Provider Retention in High Need Areas. Generic Two-Location Choice Model

12/22/2014

Table VI.1 shows the key assumed values of variables or distribution parameters for the two sets of simulations.  We endow each of 20,000 hypothetical individuals with a preference for location 1 drawn from a normal distribution with a mean of -10,000 and a standard deviation of 7,500 and a preference for location 2 drawn from a normal distribution with a mean of 0 and a standard deviation of 7,500.  Location 1 is obviously less desirable on average than location 2.  But the relatively large standard deviation of each preference factor indicates that there is significant heterogeneity of preferences in the population.  Wages are set at 30,000 in both locations, and the LRP amount is set at 5,000.  Simulation set 1 assumes a relatively low standard deviation of random shocks to decisions in each period (1,000).  Simulation set 2 doubles this standard deviation.

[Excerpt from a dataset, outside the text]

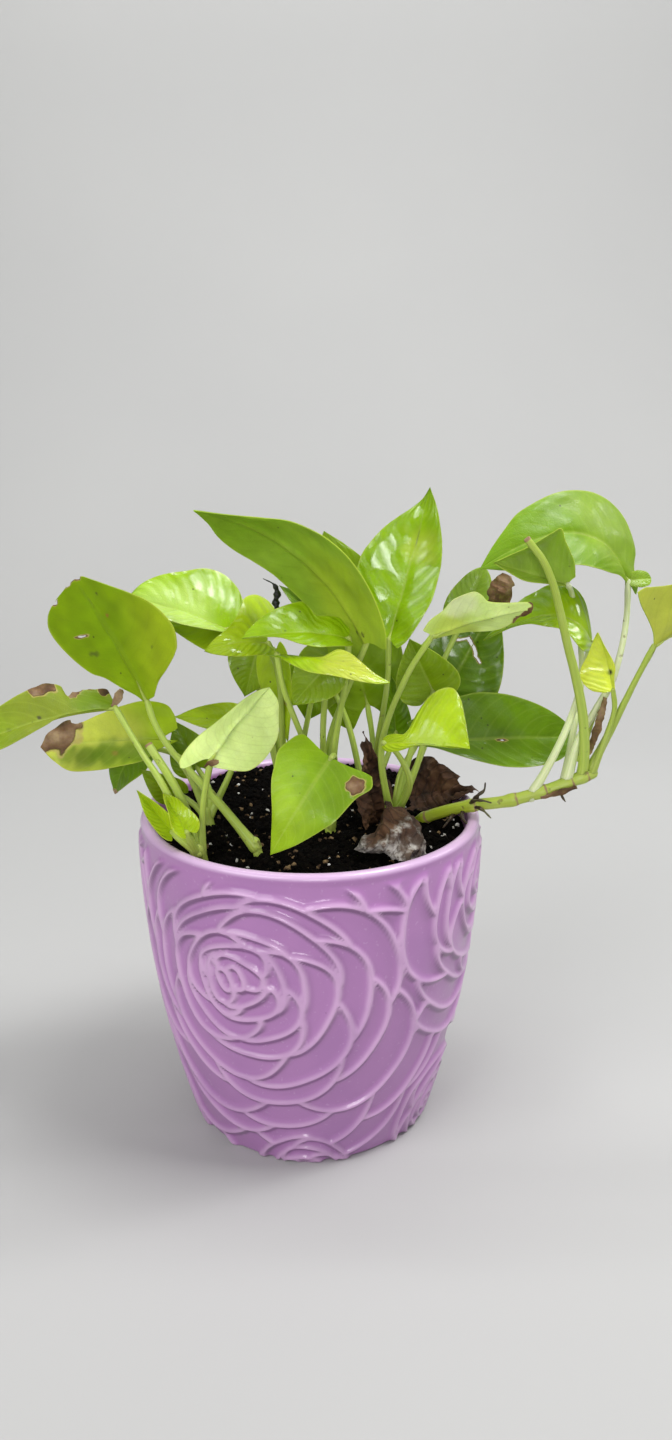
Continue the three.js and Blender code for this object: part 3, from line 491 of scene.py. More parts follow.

Table VI. 1: Assumed Values of Variables or Distribution Parameters

Variable or Distribution Parameter

Simulation Set 1

Simulation Set 2

Location 1 Wage (W1)

30,000

30,000

Location 2 Wage (W2)

30,000

30,000

Loan Repayment Amount (L)

5,000

5,000

Mean Preference Location 1 (μ1)

-10,000

-10,000

Mean Preference Location 2 (μ2)

0

0

Standard Deviation of Preferences (σθ)

7,500

7,500

Standard Deviation of Random Shocks (σε)

1,000

2,000

The model is first run under the assumption of no NHSC program.  In simulation set 1, 17.7% of the individuals choose location 1 (the HPSA location).  But although the individuals in the cohort of 20,000 have an average net preference for location 1 of -10,000, the 17.7% that actually select location 1 in period 1 have an average net preference for the location of 5,300.  Because the average preference of those choosing location 1 to begin with is so high, 90.2% of these individuals chose to remain in the location in period 2; the other 9.8% received a location shock that induced them to move to location 2.  Finally, note that 2.2% of the individuals who chose location 2 in period 1 chose to move to location 1 in period 2.

Table VI. 2: Means of Key Outcomes without a NHSC Program

Migration Patterns

Simulation Set 1

Simulation Set 2

% Choosing Location 1 in Period 1

0.177

0.185

% Retained in Location 1 in Period 2

0.902

0.826

% Moving from Location 2 to 1 in Period 2

0.022

0.037

Average Δθ | Location 1 in Period 1

5,300

4,417

Table VI.2 indicates that a larger standard deviation of random shocks (Simulation Set 2) increases the fraction of the initial cohort that choose location 1 in period 1.  Intuitively, larger shocks induce more individuals to choose location 1 even though they have a negative preference for it.  But larger random shocks also induce more individuals to move away from location 1 in period 2; larger shocks also induce more movement in period 2 from location 2 to location 1.